Manuel Vasquez's Comments
Gerardo Marti's Comments
Gerardo Marti, Associate Professor of Sociology at Davidson College (pictured here with me), said he thinks my book's greatest contribution is the cross-national comparative research design, which allows me to highlight the importance of the nation-state’s relationships to immigrant communities. Although much work has been done on immigrant religious communities in the U.S., my work highlights how different national contexts contribute to shaping the institutions which immigrants rely on succeed in their new societies. I agree with Gerardo that most scholars in the U.S. find the cross-national comparative research design to be the greatest strength of my book. However, visiting Quebec for the AAR reminded me that the national context also influences what readers think my book's most important contribution will be. In the last 40 years, Quebec has become one of the most secular societies in the world. Many intellectuals and members of the general public in Quebec tend to look upon religious piety as an escape from worldly probelms and they generally view religious institutions as oppressive. Hence, in Quebec, my book may be most cited for demonstrating how religous faith can give people agency and how religious institutions can empower the poor. In Quebec, it is generally known that the American people are generally pro-religious and the American government works extensively with faith-based and other types of private associations in delivering social services. If Americans sometimes forget that our national context is generally pro-religious, then the parallel is that Quebeckers sometimes forget that religion can be liberating and that their state does not perfectly meet all social needs.
Presenting My Book at Notre Dame d'Haiti in Montreal
Mass at Notre Dame d'Haiti in Montreal
Friday, October 30, 2009
Author-Meets-Critics Panel at the Society for the Scientific Study of Religion
In October 2009, Kevin Christiano of Notre Dame convened an author-meets-critics panel on my book, Faith Makes Us Live: Surviving and Thriving in the Haitian Diaspora, at the annual meetings of the Society for the Scientific Study of Religion. The three panelists were Michael Emerson of Rice University, Melissa Wilde of the University of Pennsylvania, and Richard Wood of the University of New Mexico. All three panelists were extremely complementary about the ambitious three-country research design, the large amount of ethnographic work done, and the passionate writing. In blogs below, I address some of the questions raised by each of the panelists. I would like to thank Kevin Christiano for convening the panel and offering his insights on the Quebec case, with which he is very familiar. When we were talking about whether voluntary organizations, including faith-based ones, are necessary to complement state provided social services, Kevin described to the audience how for many Quebecois, the state is ipso facto better than the church at providing social services. Because the Catholic Church dominated social life for nearly 200 years while French Quebecois were under the rule of Anglophone Quebecois and Canadians, since the 1960s Quiet Revolution many Quebecois have held firmly to the opinion that they need to be liberated from traditional control of the church. Although I agree with this statement, in a discussion after the panel, I told Kevin that it seemed to me that Quebec was still strongly culturally Catholic, even nearly 50 years after the Quiet Revolution begun. In my work with Haitian immigrants, I found that Catholic leaders and organizations--both Haitians and Quebecois--were instrumental in assisting the settlement and adaptation of Haitians who arrived in Quebec from the 1960s-1990s. These Catholic leaders and associations had many connections to the Quebecois state that helped them in their work with Haitians. It was only when large numbers of non-Catholic immigrants began arriving in Quebec and their religious leaders sought to engage the public sphere that the people of Quebec began to really question cooperation between religious organizations and the state. Thus, although the Quiet Revolution clearly altered the social position of the Catholic Church in Quebec, this change occurred slowly and many connections still exist.

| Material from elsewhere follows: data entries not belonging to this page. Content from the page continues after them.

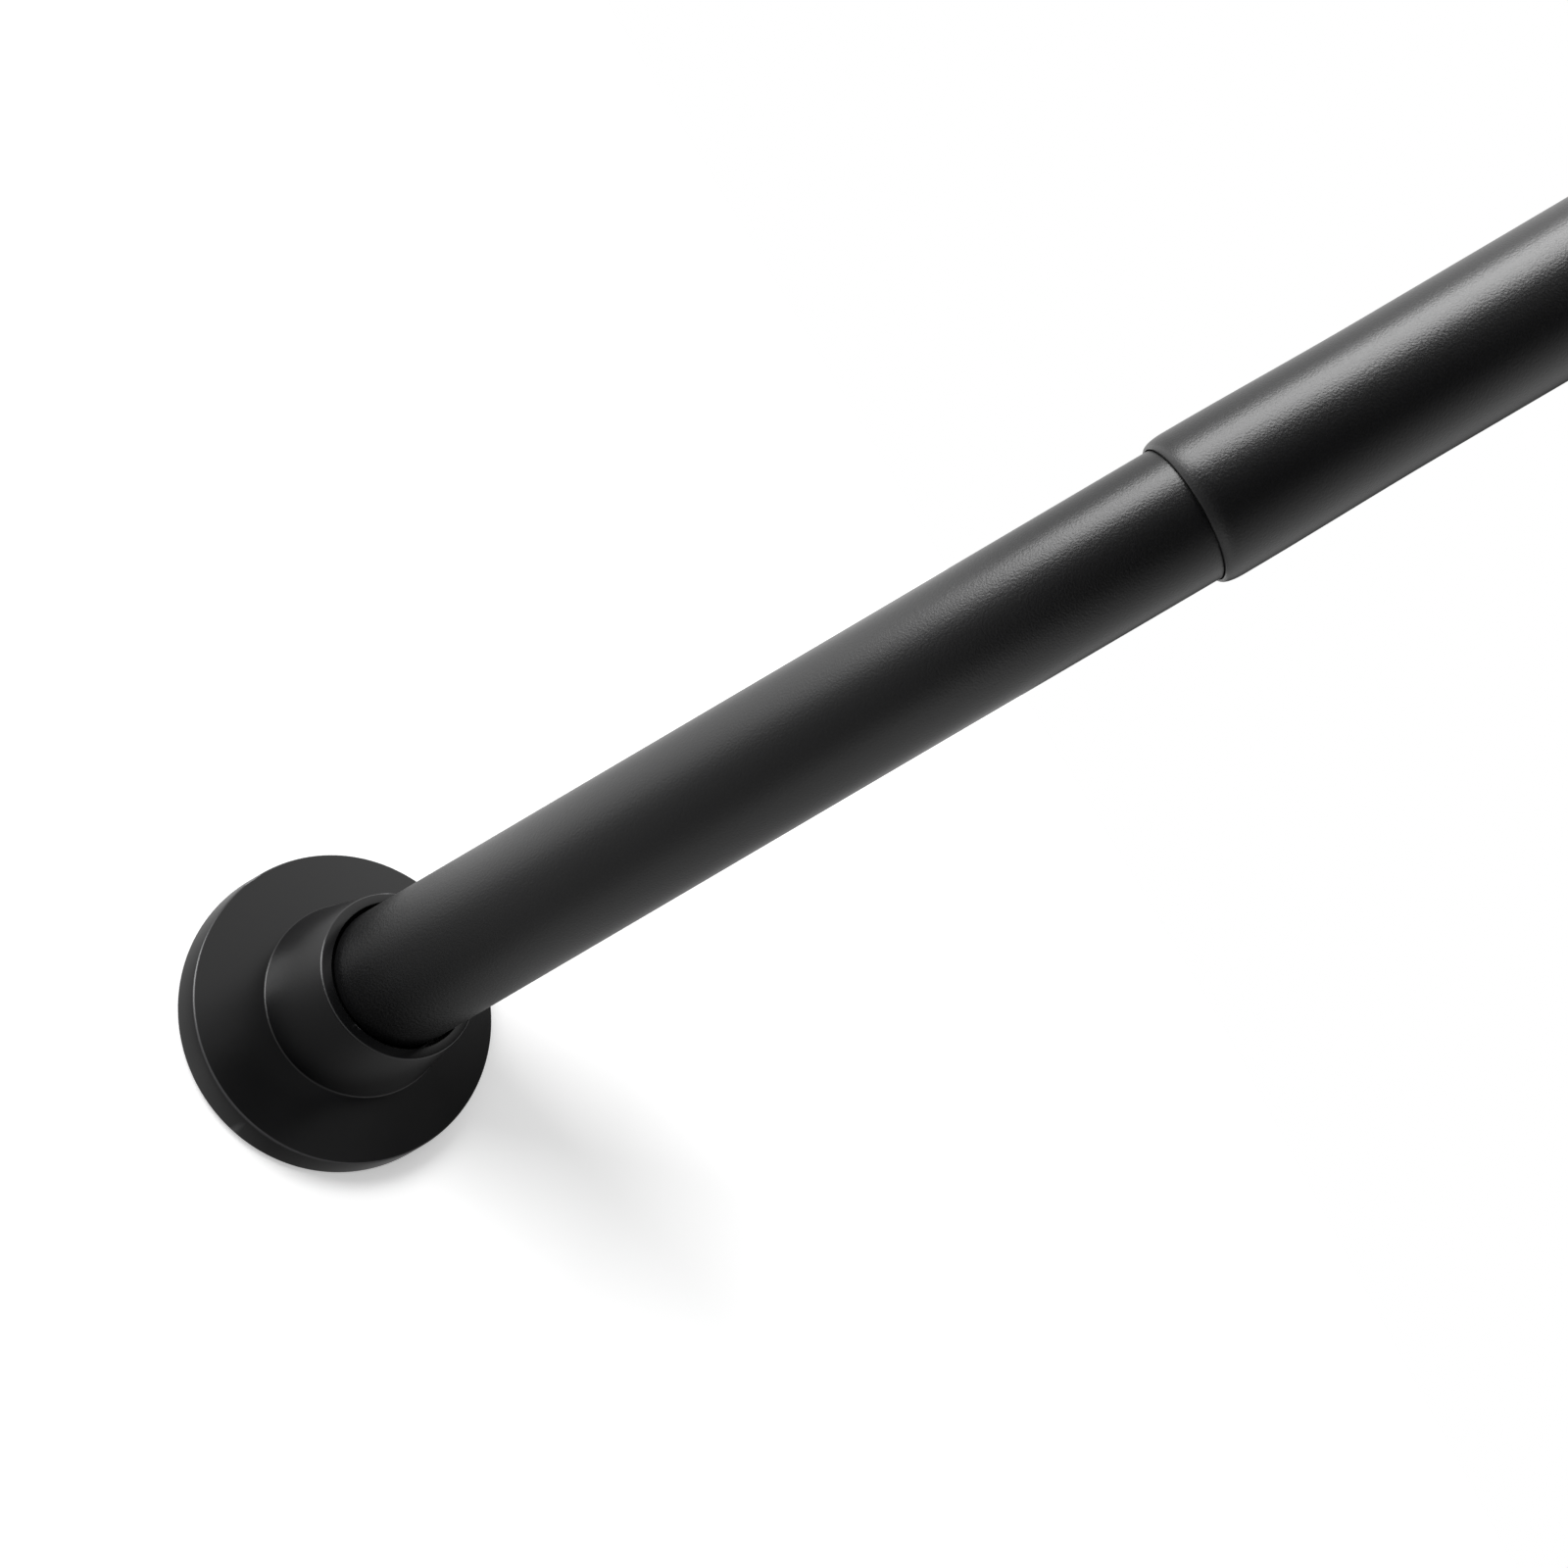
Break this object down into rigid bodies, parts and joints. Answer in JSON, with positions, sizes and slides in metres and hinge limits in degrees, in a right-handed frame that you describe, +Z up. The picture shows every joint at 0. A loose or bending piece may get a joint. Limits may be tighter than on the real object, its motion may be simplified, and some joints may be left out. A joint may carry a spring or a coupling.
{
  "type": "spring tension rod",
  "caption": "Telescoping rod that an inner spring presses between two walls, with a twist lock inside and a round swivelling flange at each end.",
  "frame": {"origin": "centre of the left rubber pad's wall face", "axes": "+X along the rod from the left wall to the right wall, +Z up as the rod hangs level"},
  "size_m": [0.74, 0.0474, 0.0474],
  "materials": {
    "black_abs": "fine moulded grain",
    "black_powder_coat": "satin powder coat",
    "black_rubber": "matt",
    "natural_nylon": "moulded",
    "zinc_plated_steel": "bright zinc",
    "spring_steel": "drawn wire",
    "brass": "turned"
  },
  "bodies": {
    "left_wall_end": {"left_flange": "black_abs", "left_wall_pad": "black_rubber"},
    "inner_tube": {"inner_tube": "black_powder_coat", "left_end_plug": "natural_nylon", "left_pivot_screw": "zinc_plated_steel", "left_pivot_washer": "zinc_plated_steel", "guide_bush": "natural_nylon", "bush_spring_washer": "zinc_plated_steel", "coil_spring": "spring_steel"},
    "spindle": {"spindle": "zinc_plated_steel", "travel_stop_nut": "zinc_plated_steel", "travel_stop_washer": "zinc_plated_steel", "collar_spring_washer": "zinc_plated_steel", "thrust_washer": "zinc_plated_steel", "sleeve_clip": "spring_steel", "cone_stop_nut": "zinc_plated_steel"},
    "sleeve": {"expander_sleeve": "natural_nylon"},
    "cone": {"cone_nut": "brass"},
    "outer_tube": {"outer_tube": "black_powder_coat", "right_end_plug": "natural_nylon", "right_pivot_screw": "zinc_plated_steel", "right_pivot_washer": "zinc_plated_steel"},
    "right_wall_end": {"right_flange": "black_abs", "right_wall_pad": "black_rubber"}
  },
  "joints": [
    {"name": "left_swivel", "type": "hinge", "parent": "left_wall_end", "child": "inner_tube", "pos_m": [0, 0, 0], "axis": [1, 0, 0], "continuous": true},
    {"name": "spring_travel", "type": "slide", "parent": "inner_tube", "child": "spindle", "axis": [1, 0, 0], "range_m": [-0.02, 0], "stiffness_N_per_m": 2500, "springref_m": 0.02, "deforming": ["coil_spring"]},
    {"name": "twist_lock", "type": "hinge", "parent": "spindle", "child": "sleeve", "pos_m": [0.525, 0, 0], "axis": [1, 0, 0], "range_deg": [-180, 720]},
    {"name": "cone_slide", "type": "slide", "parent": "sleeve", "child": "cone", "axis": [1, 0, 0], "range_m": [-0.0006, 0.0021]},
    {"name": "telescope", "type": "slide", "parent": "sleeve", "child": "outer_tube", "axis": [1, 0, 0], "range_m": [-0.115, 0.174]},
    {"name": "right_swivel", "type": "hinge", "parent": "outer_tube", "child": "right_wall_end", "pos_m": [0.74, 0, 0], "axis": [1, 0, 0], "continuous": true}
  ],
  "couplings": [
    {"joint": "cone_slide", "follows": "twist_lock", "m_per_rad": 0.00015915}
  ]
}
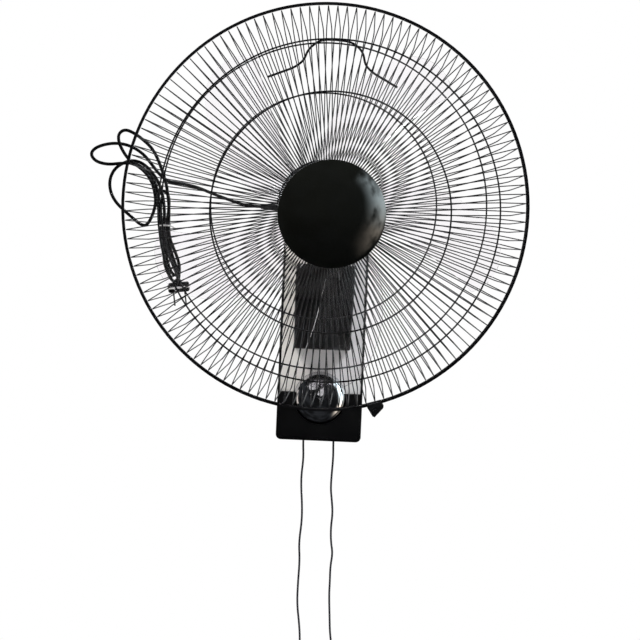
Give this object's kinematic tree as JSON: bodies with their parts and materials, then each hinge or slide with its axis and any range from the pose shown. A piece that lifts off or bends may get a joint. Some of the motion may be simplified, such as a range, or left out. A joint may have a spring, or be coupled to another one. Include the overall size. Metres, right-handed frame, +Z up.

Michael Emerson's Comments
All of the panelists commented that they enjoyed my use of theological concepts in the book, something that is not very common among sociologists who study religion. Michael Emerson asked me to expand on what I meant when I wrote at the end of the introduction that, in my book, a theological imagination accompanies the sociological imagination. In the course of my fieldwork, I experienced the shortcomings of the position from where I started my inquiry. What I saw again and again in my fieldwork was: I was trying to bracket out their faith, move past it quickly, and get to what “really” mattered from the position where I started: immigrants need social services, legal papers, health care and I thought the church helped them get there. But I realized that something was wrong with the position from which I started my inquiry. Over and over again, my interviewees wanted to talk to me first about their faith in God. I came to realize that their theological imagination—their understanding of who God is and how they relate to God—profoundly influences their social struggles. So in writing Faith Makes us Live, I invite my readers to leave behind their position from which they would look into this situation and take seriously the position from which the people I interviewed began their inquiry. I realized that for the people I interviewed just the fact that someone from a very different position in the world was trying to understand their position in the world itself was a powerful healing force for all the suffering they had experience. From their position, using a theological imagination, I am also a child of God, thus I could understand their suffering and console them even though I am from a different social background. My interviewees didn’t see me as simply the product of social forces that have made me a light-skinned, highly educated Cuban-American. They saw me as another human being capable of entering not only their material world, but their symbolical world. I genuinely trying to understand their meaning, I reinforced their belief that faith can triumph over suffering and that faith can trump differences in class, race, and power.